The rule is subject to a broad exception, we have held.
Whenever the police have a mere, “reasonable suspicion” that knocking and announcing would be dangerous, or would permit destruction of evidence.
When the police have no such suspicion, it seems unlikely that they would prefer to burst in rather than wait a few more seconds, often for their own benefit.
And lastly, other remedies exist for cases in which the rule is violated.
The exclusionary rule was initially applied against states in 1961, half a century ago, in an environment quite different from today’s.
There were no real remedies for police misconduct.
By contrast, Section 1983 in our opinion in a case called Bivens now permit damage actions in federal courts against state and federal officers.
Courts regularly entertain such actions on knock-and-announce violations.

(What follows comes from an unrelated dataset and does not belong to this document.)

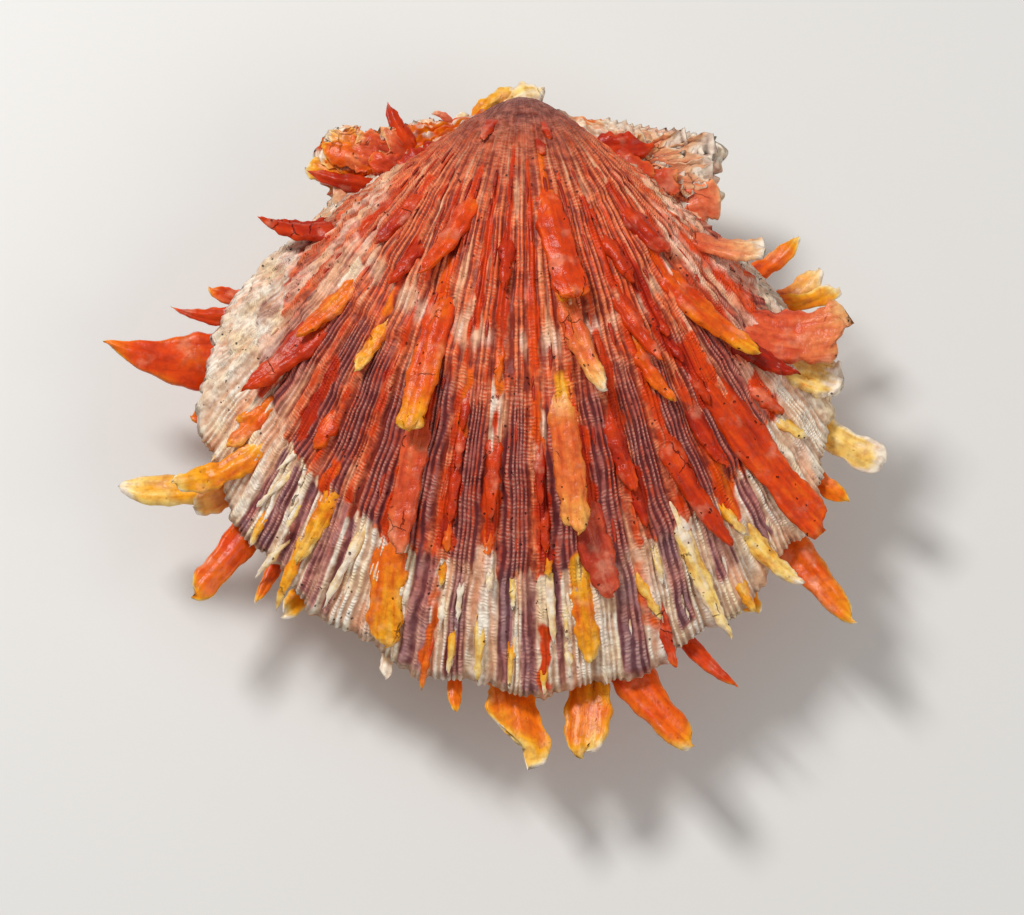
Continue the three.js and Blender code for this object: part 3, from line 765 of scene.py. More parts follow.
def tongue(
    points, facing, wide, thick, tip, square=2.0, lobes=0, peaks=0, lobe_depth=0.0, ragged=0.08, pleat=0.0,
    pink=0.0, worn=1.0, root=0.3, slant=0.0, tones=(0.3, 0.4, 0.5), edge=0.07, fine=False, sides=12,
    stations=15, seed=0,
):
    """One spine as rings of points: where they sit across and above its path, and how they are coloured."""
    if fine:
        sides, stations = 24, 38
    q = np.linspace(0, 1, stations)
    s = 0.55 * q + 0.45 * np.sin(q * np.pi / 2)
    cap_start = 0.86 if square > 3 else 0.78
    cap = (1 - np.clip((s - cap_start) / (1 - cap_start), 0, 1) ** square) ** (1 / square)
    random = np.random.default_rng(seed)
    shift = random.uniform(0, 6, 4)
    ripple = 1 + ragged * (np.sin(s * 17 + shift[0]) + 0.6 * np.sin(s * 41 + shift[1]))
    width = wide / 2 * (1 + (tip - 1) * s**1.5) * (root + (1 - root) * ease(s, -0.05, 0.34)) * cap * ripple
    depth = thick * (1 - 0.4 * s) * np.sqrt(cap) * (0.3 + 0.7 * ease(s, 0, 0.25))
    around = np.arange(sides) * 2 * np.pi / sides
    x = np.cos(around)
    dome = np.abs(np.sin(around)) ** 0.55
    furrow = 0.22 * np.cos(x * 5 + shift[2]) * (1 - x**2) + 0.1 * np.cos(x * 14 + shift[3]) * (1 - x**2)
    top = np.sin(around) > 0
    lift = np.where(top, dome + furrow, -0.32 * dome)
    side = width[:, None] * x
    lift = depth[:, None] * lift + pleat * np.cos(x * 13) * ease(s, 0.1, 0.6)[:, None] * cap[:, None]
    along = s[:, None] + 0 * side
    if peaks:
        wave = np.arcsin(np.abs(np.sin((x * peaks / 2 + 0.5) * np.pi / 2))) * 2 / np.pi
        along = along - lobe_depth * (1 - wave) * ease(s, 0.5, 1.0)[:, None]
    elif lobes:
        notch = np.abs(np.sin((x * lobes / 2 + shift[0]) * np.pi / 2)) ** 0.6
        along = along - lobe_depth * (1 - notch) * ease(s, 0.6, 1.0)[:, None]
    else:
        along = along - 0.03 * (x + 1) * np.sin(shift[1]) * ease(s, 0.7, 1.0)[:, None]
    along = along - slant * (1 + x) / 2 * ease(s, 0.35, 1.0)[:, None]
    place = np.interp(s, (0, 0.45, 1), tones)[:, None]
    rim = ease(np.abs(x), 0.72, 1.0)
    # Darker at both sides towards the foot: painted shade under the spine's sides.
    tone = place - 0.12 * x**2 * (1 - s[:, None]) + edge * rim * s[:, None]
    tone = tone + edge * ease(s, 0.88, 1.0)[:, None]
    rings = {"along": along, "side": side, "lift": lift, "tone": tone}
    flat = {}
    for key, ring in rings.items():
        first = ring[0].mean() if key in ("along", "tone") else 0.0
        last = ring[-1].mean() if key in ("along", "tone") else 0.0
        flat[key] = np.concatenate([[first], ring.ravel(), [last]])
    count = len(flat["along"])
    for key, point in zip(("start", "leave", "reach", "end"), points):
        flat[key] = np.tile(in_row_frame(point), (count, 1))
    flat["facing"] = np.tile(facing, (count, 1))
    for key in ("side", "lift"):
        flat[key] = flat[key] * MM
    # The tone, with its painted side shade, goes to the paint as shade.
    flat["shade"] = flat.pop("tone")
    flat["pink"] = np.full(count, float(pink))
    flat["worn"] = np.full(count, float(worn))
    return flat, [1] + [sides] * stations + [1]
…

Section 1988 authorizes attorneys’ fees, which is a deterrent by itself.
There has been a substantial increase in the numbers of public-interest lawyers willing to assist in such lawsuits since we first adopted the exclusionary rule, and policing has become a much more professional enterprise, providing police review boards and the deterrents of a bad record and denied promotion for the police violator.
Part III of the opinion, the only part not shown by Justice Kennedy, explains why three of our prior cases demand the result we have reached here.
For these reasons, we affirm the judgment of the Court of Appeals of Michigan; Justice Kennedy has filed an opinion concurring in part and concurring in the judgment; Justice Breyer has filed a dissenting opinion, in which Justices Stevens, Souter and Ginsburg have joined.